Step 4: Place the book in the beam and observe a dark shadow.
The class concludes that the plastic bag is transparent, the napkin is translucent, and the book is opaque.
Sometimes two objects seem similar, but they do not act exactly the same. A thin white cloth may let more light through than thick wax paper. That is why we test and observe instead of guessing only from how something looks.
People choose materials because of how they affect light. Windows are often made of transparent glass so we can see outside and let sunlight in. Lampshades may be translucent so they soften the light instead of blocking it completely. Bedroom curtains may be opaque to keep a room dark for sleeping.
Sunglasses are another example. They let some light through, but they reduce how much reaches your eyes. Car headlights need covers that allow light to pass through. A movie theater uses darkness, created by blocking light, so the screen is easier to see.
Some animals use shadows to hide. A shadow can help an animal blend into a dark place, while sunlight can make it easier to spot.
When you think back to the materials comparison in [Figure 1], you can see why each material has a special job. Clear materials are useful when we want light and a clear view. Translucent materials are helpful when we want softer light. Opaque materials are useful when we want to block light.

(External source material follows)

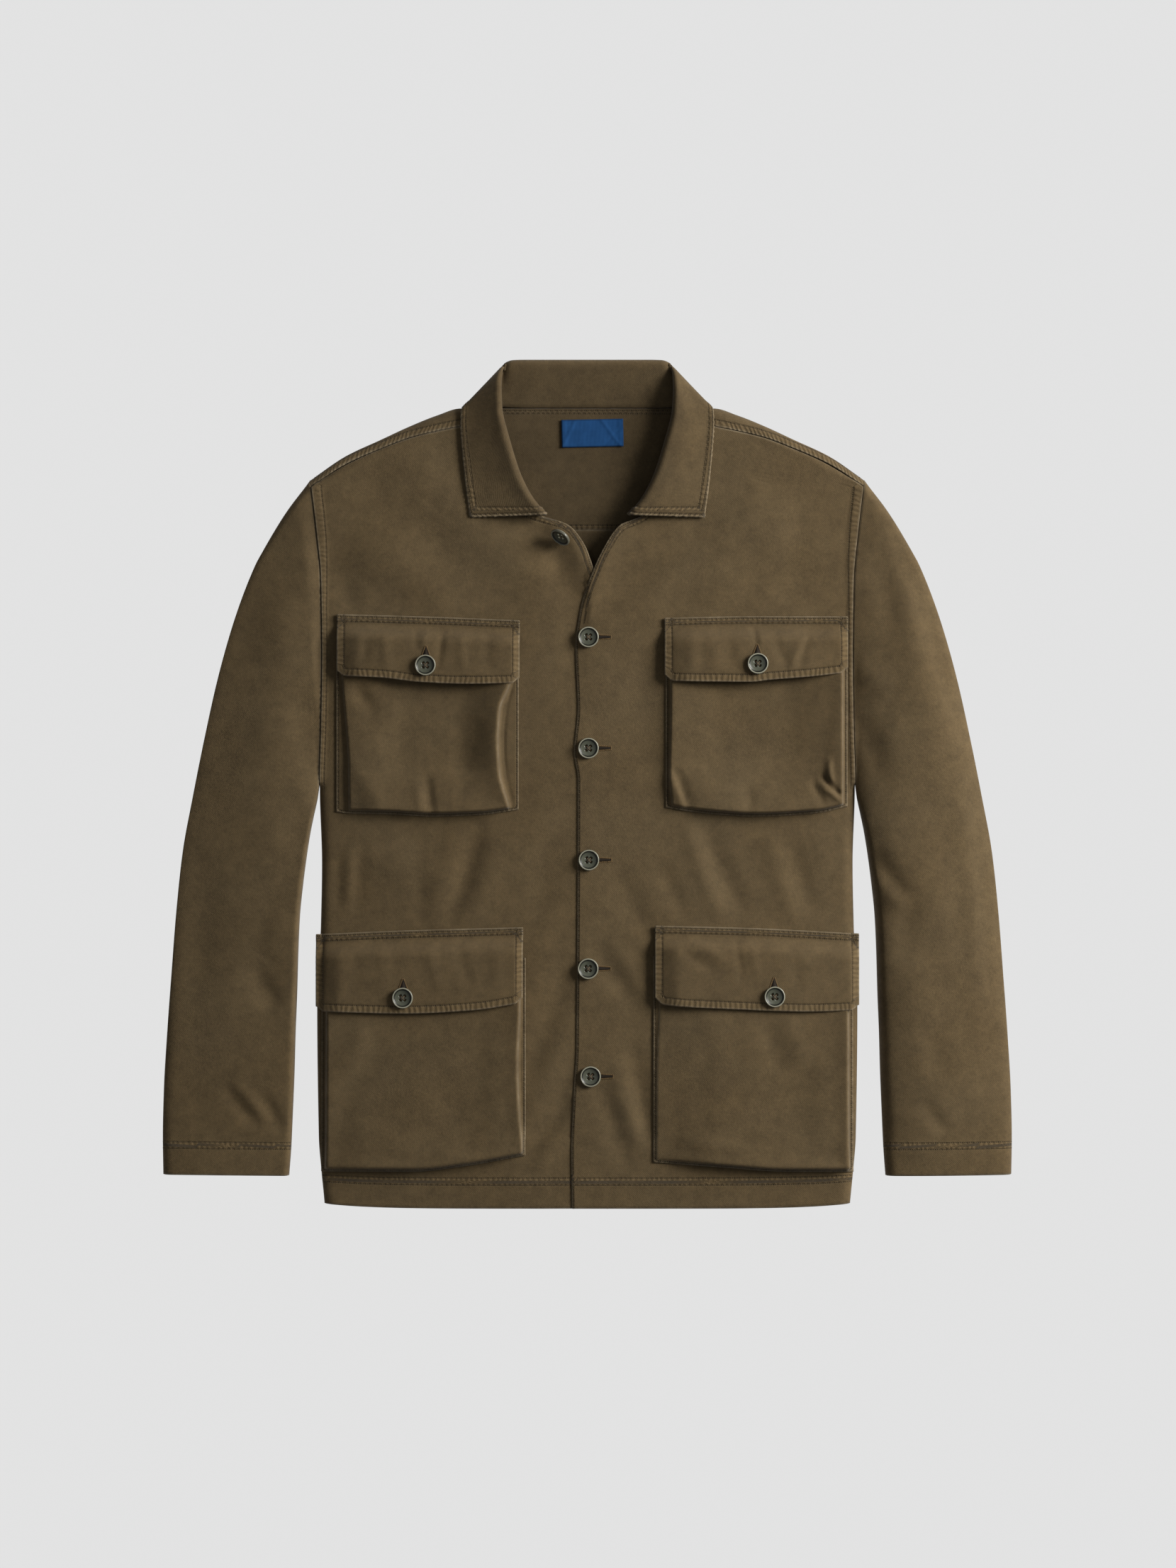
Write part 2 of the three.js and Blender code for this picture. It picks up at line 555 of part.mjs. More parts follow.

The careful setup from [Figure 2] also matters in real life. Builders, designers, and engineers test materials before using them in homes, schools, cars, and tools. Testing helps them choose the right material for the job.
Good science means looking closely, telling what you really observe, and repeating tests when needed. If one material seems confusing, test it again in the same way. Using the same steps each time makes the results more trustworthy.
The results chart in [Figure 3] reminds us that recording observations helps us compare materials clearly. Scientists often write, draw, or sort results so patterns are easy to see.
By planning a fair test and observing carefully, we can learn how different materials affect a beam of light. That helps us understand shadows, windows, lamps, curtains, and many other things we use every day.